- Born: November 13, 1956 Żurawica, Poland
- Citizenship: Poland, Australia
- Education: Warsaw University of Life Sciences (SGGW)
- Known for: Systematics and evolution of beetles
- Awards: Medal "For Merit for the Development of the Polish Entomological Society" (1998)
- Scientific career
- Fields: Coleopterology
- Workplaces: Museum and Institute of Zoology, Polish Academy of Sciences; University of Zielona Góra; Commonwealth Scientific and Industrial Research Organisation (Australia);
- Thesis: (1982)

= Stanisław Adam Ślipiński =

Polish entomologist (born 1956)

Stanisław Adam Ślipiński (born 13 November 1956) is a Polish entomologist specializing in coleopterology (the study of beetles).

==Biography==
He earned his Master of Engineering degree in 1980 from the Warsaw University of Life Sciences (SGGW). He received his Ph.D. in 1982 at the Institute of Systematics and Evolution of Animals, Polish Academy of Sciences in Kraków. In 1993 he obtained his habilitation at the University of Wrocław based on the first part of his world monograph of the Cerylonidae family. He later became director of the Museum and Institute of Zoology, Polish Academy of Sciences, where he was granted the title of professor in 2000. He also worked at the Institute of Biotechnology and Environmental Protection, University of Zielona Góra.

Between 1995 and 2002, he was a member of the Zoological Committee of the Polish Academy of Sciences (PAN). In 1998 he received the medal "For Merit for the Development of the Polish Entomological Society". He is currently a research scientist at the Commonwealth Scientific and Industrial Research Organisation (CSIRO) in Australia.
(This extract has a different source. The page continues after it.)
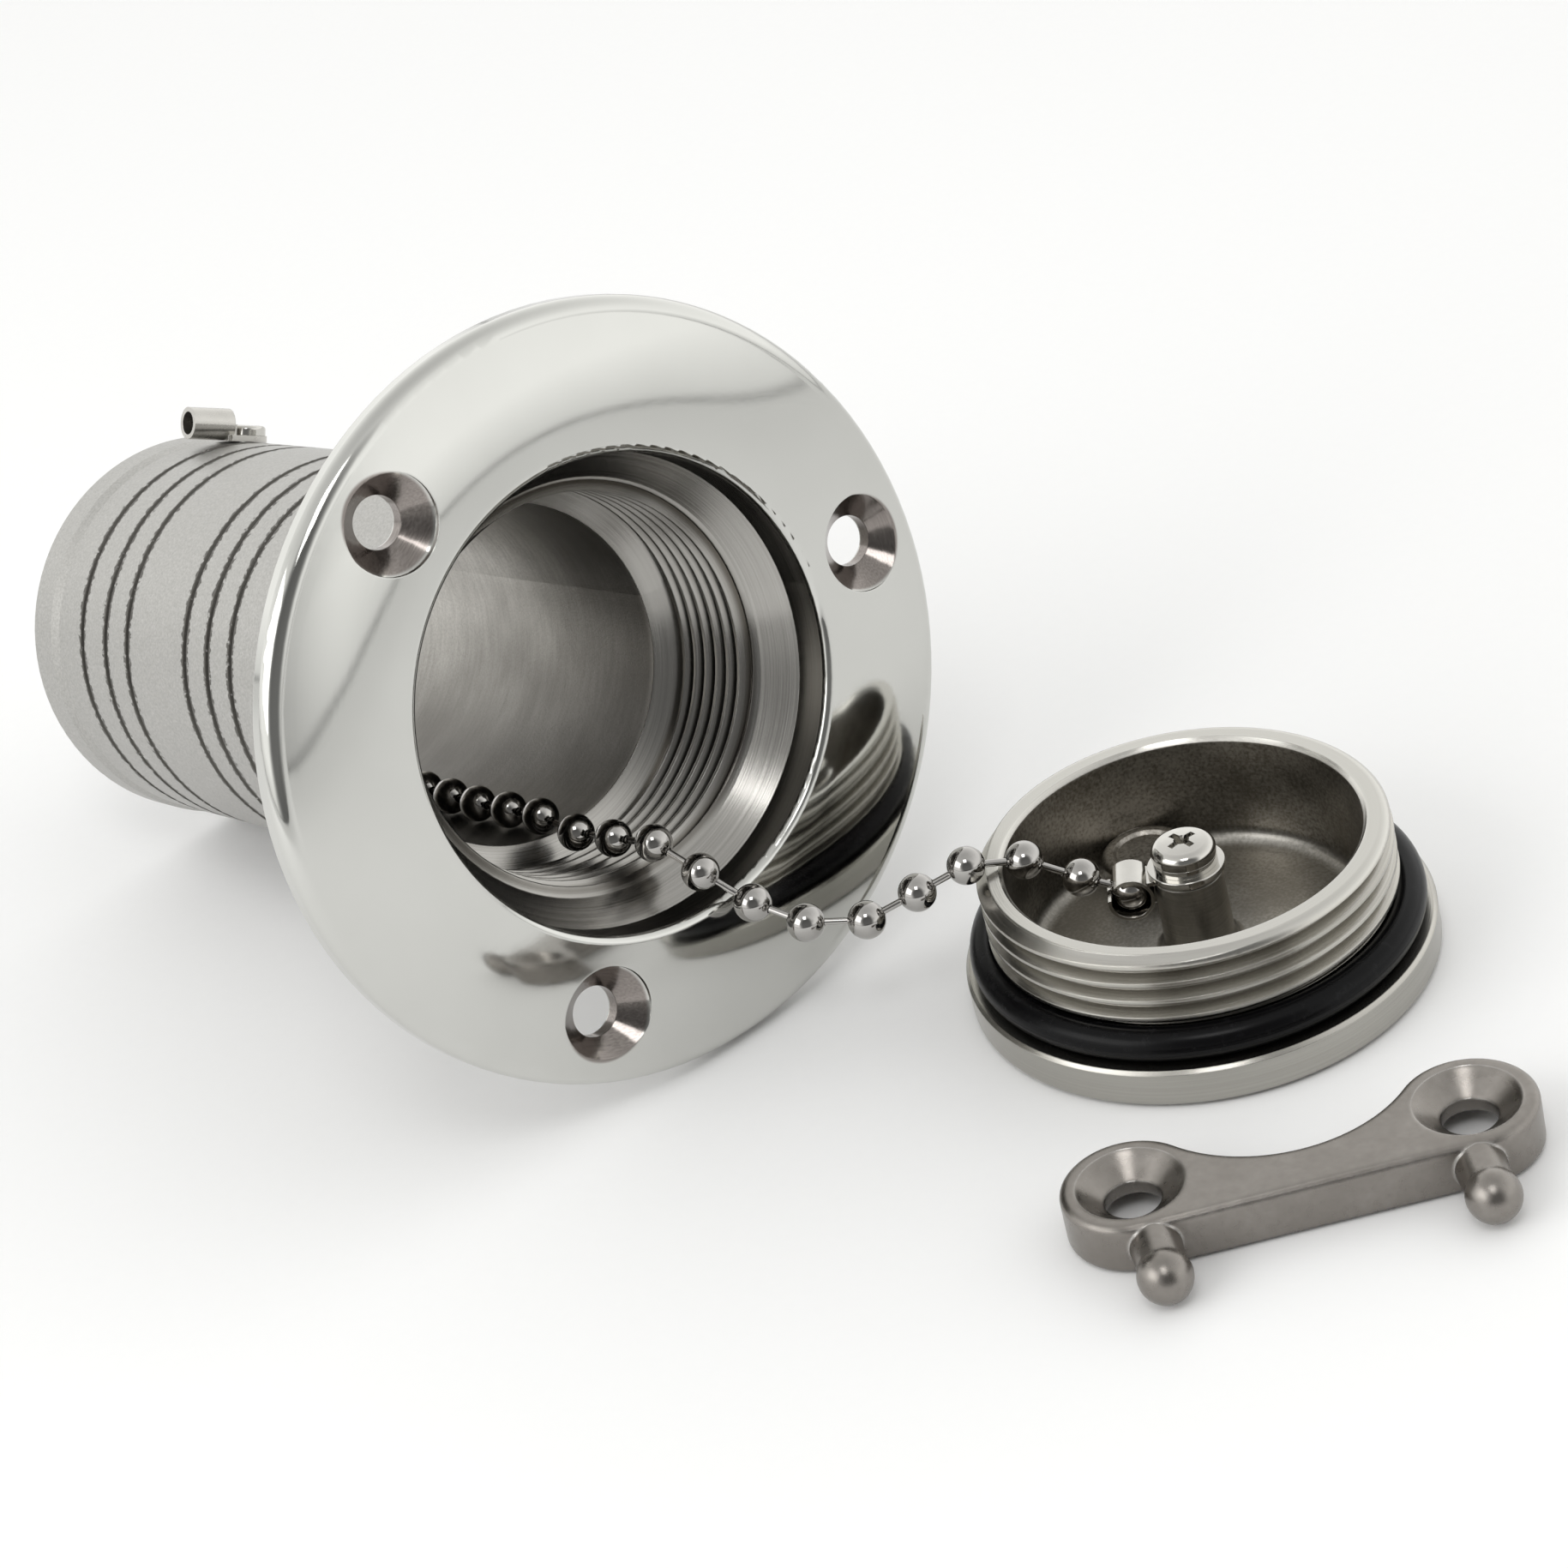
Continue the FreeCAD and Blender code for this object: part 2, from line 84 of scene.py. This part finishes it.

Ślipiński is the author of over 80 original scientific publications, mainly on the systematics and evolutionary biology of beetles belonging to the superfamilies Tenebrionoidea, Cleroidea, and Coccinelloidea, especially the families Zopheridae, Cerylonidae, Coccinellidae, and Nosodendridae. He has described numerous new taxa for science, including subfamilies, genera, and species. He is also the author of four volumes in the series Keys to the Identification of Polish Insects.

==Species named in his honor==
Several beetle species have been named in his honor, including Aphanocephalus slipinskii, Baconia slipinskii, Catogenus slipinskii, Colydium slipinskii, Diodesma slipinskii, Diomus slipinskii, Eniclases slipinskii, Hong slipinskii, Hylis slipinskii, Lema slipinskii, Nosodendron slipinskii, Papuaepilachna slipinskii, Rhyzobius slipinskii, and Trichodryas slipinskii.